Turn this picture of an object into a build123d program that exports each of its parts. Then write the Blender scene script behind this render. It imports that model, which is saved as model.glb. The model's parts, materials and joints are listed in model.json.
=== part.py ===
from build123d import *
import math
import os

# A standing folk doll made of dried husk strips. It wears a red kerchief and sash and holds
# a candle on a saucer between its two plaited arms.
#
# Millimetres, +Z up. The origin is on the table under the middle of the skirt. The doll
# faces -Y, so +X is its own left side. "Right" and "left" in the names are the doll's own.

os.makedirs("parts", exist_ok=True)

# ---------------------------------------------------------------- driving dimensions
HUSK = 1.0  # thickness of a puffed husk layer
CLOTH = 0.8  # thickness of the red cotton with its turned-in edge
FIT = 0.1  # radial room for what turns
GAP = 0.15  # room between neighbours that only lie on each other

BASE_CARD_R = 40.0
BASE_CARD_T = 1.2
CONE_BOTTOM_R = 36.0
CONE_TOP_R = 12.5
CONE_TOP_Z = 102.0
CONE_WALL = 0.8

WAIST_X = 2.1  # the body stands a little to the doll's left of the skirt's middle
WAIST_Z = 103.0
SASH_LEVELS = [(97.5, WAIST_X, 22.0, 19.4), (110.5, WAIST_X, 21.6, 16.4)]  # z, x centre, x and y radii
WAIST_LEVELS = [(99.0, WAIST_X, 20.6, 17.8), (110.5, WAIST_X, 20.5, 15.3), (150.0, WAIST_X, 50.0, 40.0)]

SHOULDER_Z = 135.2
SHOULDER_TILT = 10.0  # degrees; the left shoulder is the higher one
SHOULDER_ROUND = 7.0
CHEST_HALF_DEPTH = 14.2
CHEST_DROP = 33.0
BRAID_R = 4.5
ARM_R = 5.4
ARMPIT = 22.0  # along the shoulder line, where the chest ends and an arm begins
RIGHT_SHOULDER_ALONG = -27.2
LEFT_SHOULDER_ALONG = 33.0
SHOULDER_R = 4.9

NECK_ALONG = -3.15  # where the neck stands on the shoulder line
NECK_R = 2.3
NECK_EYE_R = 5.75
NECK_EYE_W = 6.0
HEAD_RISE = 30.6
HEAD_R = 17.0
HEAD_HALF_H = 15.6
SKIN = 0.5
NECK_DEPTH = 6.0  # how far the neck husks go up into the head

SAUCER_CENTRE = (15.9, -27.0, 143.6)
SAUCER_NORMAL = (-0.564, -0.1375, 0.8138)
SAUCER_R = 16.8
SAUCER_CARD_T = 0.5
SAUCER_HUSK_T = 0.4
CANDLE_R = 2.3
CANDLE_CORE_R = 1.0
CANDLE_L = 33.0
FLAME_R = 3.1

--

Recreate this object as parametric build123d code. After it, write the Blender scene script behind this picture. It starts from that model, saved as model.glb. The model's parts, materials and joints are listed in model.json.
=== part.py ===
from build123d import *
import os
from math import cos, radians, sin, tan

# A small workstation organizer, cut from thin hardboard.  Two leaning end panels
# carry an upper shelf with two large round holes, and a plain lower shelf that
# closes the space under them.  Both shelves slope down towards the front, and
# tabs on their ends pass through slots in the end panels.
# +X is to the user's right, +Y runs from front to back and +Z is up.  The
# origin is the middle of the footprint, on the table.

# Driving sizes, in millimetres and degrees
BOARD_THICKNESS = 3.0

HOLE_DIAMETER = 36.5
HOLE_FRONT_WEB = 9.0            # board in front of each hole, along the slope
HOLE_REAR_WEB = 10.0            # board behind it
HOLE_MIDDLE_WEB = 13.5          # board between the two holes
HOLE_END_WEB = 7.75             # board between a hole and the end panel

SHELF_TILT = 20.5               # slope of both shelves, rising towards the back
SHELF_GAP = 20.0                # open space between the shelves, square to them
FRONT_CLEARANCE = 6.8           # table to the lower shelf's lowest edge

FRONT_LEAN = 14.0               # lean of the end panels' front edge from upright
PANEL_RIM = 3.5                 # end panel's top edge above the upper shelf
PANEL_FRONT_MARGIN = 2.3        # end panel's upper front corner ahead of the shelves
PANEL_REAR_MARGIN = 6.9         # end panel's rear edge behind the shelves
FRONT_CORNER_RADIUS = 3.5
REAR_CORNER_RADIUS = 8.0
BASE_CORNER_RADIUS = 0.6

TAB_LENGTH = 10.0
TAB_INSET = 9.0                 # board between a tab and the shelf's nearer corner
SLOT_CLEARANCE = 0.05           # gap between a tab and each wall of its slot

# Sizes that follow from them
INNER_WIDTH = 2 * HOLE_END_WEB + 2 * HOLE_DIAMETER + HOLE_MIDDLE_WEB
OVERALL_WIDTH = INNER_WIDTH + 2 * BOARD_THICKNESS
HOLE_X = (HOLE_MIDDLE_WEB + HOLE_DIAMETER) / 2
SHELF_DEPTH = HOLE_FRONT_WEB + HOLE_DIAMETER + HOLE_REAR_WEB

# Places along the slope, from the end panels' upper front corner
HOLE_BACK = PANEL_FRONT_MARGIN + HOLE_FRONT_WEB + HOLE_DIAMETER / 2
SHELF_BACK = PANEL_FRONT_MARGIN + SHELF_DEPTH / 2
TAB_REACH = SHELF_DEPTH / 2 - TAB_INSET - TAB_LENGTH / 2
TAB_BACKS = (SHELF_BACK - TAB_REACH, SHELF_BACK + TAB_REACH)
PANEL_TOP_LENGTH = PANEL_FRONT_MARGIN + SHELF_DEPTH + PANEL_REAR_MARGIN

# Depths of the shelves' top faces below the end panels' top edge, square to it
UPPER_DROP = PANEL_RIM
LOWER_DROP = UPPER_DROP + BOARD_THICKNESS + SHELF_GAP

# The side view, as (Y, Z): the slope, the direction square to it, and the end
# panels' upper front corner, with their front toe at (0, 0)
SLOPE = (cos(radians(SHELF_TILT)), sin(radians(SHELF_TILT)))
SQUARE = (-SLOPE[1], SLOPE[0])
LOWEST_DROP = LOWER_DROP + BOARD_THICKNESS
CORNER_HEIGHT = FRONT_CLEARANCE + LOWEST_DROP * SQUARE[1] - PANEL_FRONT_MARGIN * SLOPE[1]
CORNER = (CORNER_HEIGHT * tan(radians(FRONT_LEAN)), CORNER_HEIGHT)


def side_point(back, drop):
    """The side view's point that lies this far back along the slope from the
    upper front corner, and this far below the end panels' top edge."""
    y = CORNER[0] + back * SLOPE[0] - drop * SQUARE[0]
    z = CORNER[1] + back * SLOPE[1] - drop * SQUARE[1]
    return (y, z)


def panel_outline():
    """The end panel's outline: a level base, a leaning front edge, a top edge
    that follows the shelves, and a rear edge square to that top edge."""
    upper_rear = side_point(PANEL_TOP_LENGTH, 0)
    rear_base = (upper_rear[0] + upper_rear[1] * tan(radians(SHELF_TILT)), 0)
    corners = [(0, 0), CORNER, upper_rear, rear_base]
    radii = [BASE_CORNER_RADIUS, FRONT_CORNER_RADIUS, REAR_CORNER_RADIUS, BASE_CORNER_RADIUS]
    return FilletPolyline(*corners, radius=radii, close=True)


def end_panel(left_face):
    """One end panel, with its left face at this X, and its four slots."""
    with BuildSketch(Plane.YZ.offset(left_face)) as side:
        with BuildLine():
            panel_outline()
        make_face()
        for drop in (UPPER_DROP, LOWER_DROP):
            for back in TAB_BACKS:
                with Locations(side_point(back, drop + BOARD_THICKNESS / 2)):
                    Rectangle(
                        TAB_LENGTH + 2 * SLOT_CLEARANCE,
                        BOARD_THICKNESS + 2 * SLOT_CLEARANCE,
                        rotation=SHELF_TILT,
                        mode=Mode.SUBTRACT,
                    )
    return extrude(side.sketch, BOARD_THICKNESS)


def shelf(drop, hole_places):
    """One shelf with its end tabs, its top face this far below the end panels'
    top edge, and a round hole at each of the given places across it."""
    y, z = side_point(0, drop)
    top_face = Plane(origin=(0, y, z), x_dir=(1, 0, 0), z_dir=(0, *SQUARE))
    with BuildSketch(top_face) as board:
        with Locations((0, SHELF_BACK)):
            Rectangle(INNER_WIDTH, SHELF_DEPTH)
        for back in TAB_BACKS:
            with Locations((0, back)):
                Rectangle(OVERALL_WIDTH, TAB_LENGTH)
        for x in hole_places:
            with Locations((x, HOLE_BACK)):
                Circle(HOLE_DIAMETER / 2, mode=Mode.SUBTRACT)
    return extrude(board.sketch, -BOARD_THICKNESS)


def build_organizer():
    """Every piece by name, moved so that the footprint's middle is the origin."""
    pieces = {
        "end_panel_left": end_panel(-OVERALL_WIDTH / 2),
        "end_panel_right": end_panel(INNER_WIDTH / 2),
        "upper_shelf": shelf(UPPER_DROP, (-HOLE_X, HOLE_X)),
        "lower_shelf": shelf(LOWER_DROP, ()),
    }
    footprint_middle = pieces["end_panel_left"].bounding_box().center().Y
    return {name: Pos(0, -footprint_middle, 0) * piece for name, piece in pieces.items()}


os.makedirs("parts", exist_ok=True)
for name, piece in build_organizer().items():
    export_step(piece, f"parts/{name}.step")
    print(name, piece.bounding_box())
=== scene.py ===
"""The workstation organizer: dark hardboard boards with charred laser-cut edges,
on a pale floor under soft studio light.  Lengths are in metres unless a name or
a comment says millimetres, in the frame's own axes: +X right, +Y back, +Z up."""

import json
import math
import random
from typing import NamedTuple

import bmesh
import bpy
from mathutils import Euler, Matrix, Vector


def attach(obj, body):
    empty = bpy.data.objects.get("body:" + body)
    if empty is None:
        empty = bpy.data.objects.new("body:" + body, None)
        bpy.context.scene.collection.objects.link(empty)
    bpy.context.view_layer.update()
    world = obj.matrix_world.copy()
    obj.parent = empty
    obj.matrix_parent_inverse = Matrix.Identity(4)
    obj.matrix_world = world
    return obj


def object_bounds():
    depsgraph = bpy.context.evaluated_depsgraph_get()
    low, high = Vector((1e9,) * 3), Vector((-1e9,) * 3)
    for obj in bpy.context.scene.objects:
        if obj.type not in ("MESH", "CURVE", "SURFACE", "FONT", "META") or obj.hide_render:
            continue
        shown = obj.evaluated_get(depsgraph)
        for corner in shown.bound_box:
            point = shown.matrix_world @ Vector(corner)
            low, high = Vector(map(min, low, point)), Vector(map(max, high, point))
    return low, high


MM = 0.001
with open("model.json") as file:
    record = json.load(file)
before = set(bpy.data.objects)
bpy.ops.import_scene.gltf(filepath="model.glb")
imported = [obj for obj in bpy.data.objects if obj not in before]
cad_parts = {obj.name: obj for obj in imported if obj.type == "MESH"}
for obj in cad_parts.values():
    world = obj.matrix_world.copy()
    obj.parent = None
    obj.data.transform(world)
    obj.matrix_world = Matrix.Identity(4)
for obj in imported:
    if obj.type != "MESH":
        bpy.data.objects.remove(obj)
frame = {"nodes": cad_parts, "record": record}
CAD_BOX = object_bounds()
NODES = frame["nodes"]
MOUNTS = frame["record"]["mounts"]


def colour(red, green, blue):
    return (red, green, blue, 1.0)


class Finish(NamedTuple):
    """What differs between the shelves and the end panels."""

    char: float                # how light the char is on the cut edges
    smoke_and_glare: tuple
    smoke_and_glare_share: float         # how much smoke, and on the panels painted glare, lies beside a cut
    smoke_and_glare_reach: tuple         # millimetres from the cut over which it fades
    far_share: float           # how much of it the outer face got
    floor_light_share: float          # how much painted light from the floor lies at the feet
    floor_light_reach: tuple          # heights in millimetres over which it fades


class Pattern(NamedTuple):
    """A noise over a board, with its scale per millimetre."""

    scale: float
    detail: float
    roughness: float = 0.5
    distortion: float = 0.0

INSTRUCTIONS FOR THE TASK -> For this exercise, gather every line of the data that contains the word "empty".

THE REPLY ->
    empty = bpy.data.objects.get("body:" + body)
    if empty is None:
        empty = bpy.data.objects.new("body:" + body, None)
        bpy.context.scene.collection.objects.link(empty)
    obj.parent = empty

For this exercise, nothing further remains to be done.